-------- Rows --------
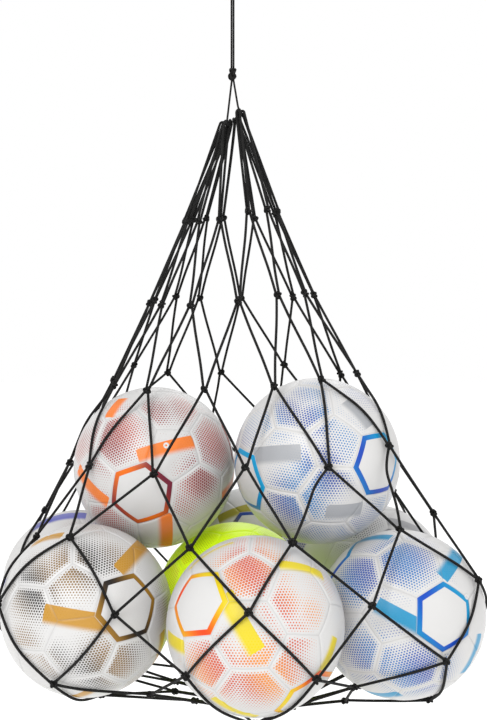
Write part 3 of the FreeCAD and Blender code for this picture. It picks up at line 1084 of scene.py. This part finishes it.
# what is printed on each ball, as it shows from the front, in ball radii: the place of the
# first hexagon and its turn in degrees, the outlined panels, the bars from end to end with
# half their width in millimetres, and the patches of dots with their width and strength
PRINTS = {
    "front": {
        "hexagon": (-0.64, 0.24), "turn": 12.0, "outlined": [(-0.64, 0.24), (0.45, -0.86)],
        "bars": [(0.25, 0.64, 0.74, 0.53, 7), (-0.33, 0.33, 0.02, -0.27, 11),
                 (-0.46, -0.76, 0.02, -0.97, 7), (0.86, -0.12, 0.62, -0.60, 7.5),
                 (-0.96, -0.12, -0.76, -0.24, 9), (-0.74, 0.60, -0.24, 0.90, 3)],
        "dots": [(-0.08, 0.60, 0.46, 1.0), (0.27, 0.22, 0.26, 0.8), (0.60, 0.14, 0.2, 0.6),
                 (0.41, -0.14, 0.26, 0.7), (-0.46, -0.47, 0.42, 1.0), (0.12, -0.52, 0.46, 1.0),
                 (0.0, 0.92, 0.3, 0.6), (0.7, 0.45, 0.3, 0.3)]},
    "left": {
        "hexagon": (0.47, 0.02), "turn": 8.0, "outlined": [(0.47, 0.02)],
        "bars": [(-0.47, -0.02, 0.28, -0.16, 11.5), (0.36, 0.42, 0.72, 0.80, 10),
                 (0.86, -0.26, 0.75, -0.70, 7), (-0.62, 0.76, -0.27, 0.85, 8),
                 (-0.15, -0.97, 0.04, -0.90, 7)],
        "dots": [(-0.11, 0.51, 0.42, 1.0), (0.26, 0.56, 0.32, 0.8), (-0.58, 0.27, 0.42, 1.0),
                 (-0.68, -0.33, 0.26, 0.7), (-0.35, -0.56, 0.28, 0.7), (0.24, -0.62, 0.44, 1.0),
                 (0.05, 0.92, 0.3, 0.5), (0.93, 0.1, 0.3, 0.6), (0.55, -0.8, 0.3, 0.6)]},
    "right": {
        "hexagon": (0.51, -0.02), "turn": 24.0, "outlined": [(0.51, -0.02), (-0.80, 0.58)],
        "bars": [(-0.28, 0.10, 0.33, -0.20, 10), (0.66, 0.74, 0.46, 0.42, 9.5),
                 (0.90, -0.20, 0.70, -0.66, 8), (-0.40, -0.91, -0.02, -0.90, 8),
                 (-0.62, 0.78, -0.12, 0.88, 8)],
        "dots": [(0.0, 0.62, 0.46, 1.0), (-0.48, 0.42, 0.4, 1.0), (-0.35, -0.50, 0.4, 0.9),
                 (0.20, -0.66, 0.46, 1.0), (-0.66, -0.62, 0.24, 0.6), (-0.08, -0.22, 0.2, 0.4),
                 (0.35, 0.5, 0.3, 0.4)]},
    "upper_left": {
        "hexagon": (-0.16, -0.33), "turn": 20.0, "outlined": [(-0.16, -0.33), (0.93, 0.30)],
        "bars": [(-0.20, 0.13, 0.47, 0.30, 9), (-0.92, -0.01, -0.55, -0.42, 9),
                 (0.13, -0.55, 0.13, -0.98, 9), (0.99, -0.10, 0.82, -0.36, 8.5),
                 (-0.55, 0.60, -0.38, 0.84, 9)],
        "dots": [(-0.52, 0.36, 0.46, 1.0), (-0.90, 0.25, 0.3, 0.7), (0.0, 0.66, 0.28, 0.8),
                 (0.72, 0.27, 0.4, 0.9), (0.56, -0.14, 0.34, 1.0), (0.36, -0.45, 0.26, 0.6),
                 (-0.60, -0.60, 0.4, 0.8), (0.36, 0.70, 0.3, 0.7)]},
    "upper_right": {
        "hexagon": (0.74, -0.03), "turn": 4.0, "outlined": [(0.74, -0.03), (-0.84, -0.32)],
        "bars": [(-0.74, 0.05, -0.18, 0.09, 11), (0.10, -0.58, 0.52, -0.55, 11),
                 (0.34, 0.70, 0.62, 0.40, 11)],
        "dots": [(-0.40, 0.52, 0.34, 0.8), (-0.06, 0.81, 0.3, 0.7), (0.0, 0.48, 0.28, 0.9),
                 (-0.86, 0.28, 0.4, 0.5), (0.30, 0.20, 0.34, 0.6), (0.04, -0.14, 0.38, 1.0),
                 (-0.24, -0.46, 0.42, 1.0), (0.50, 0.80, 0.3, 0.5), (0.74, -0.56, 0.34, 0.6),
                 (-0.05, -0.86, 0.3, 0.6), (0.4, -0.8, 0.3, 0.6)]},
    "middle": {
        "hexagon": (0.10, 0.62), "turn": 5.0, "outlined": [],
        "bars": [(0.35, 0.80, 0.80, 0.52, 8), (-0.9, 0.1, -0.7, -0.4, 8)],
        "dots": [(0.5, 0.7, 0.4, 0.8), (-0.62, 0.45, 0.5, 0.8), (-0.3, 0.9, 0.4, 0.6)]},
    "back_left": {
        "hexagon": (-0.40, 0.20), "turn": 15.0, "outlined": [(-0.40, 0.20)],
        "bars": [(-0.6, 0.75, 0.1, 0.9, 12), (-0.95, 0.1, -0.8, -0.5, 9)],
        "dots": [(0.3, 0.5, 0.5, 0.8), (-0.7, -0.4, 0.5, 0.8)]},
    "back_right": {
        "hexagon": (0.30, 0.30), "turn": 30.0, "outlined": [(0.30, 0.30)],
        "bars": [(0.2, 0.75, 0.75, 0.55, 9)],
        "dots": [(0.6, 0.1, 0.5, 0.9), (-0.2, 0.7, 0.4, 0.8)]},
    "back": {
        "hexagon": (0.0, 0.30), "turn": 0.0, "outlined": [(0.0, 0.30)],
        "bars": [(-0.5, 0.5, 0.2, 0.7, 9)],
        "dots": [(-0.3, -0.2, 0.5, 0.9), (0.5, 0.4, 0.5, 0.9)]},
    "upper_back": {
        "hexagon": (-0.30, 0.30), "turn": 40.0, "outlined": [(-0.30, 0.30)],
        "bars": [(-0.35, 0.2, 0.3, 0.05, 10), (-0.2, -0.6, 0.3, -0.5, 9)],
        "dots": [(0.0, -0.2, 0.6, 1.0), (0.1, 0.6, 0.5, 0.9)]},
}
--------
-------- Rows --------
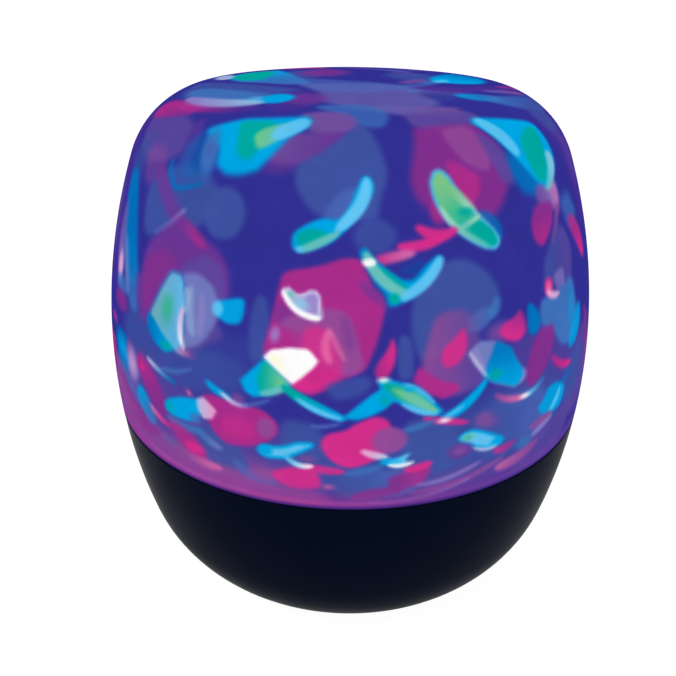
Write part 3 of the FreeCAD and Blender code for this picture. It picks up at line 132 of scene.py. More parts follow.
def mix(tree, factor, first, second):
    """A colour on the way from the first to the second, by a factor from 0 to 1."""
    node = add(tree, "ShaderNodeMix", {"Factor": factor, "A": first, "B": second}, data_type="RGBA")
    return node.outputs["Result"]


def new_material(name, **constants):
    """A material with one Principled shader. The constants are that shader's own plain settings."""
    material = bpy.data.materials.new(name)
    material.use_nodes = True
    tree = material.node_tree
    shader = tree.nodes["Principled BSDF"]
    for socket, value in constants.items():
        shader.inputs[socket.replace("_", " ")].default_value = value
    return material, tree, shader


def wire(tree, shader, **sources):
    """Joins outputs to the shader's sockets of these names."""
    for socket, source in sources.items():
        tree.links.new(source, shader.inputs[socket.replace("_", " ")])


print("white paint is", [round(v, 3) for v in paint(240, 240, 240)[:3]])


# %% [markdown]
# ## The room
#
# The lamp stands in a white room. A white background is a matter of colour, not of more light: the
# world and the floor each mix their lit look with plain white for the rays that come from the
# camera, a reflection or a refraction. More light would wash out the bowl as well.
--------
• Job:
Tell how many lines include "code". The number is the whole answer.

• Task output:
2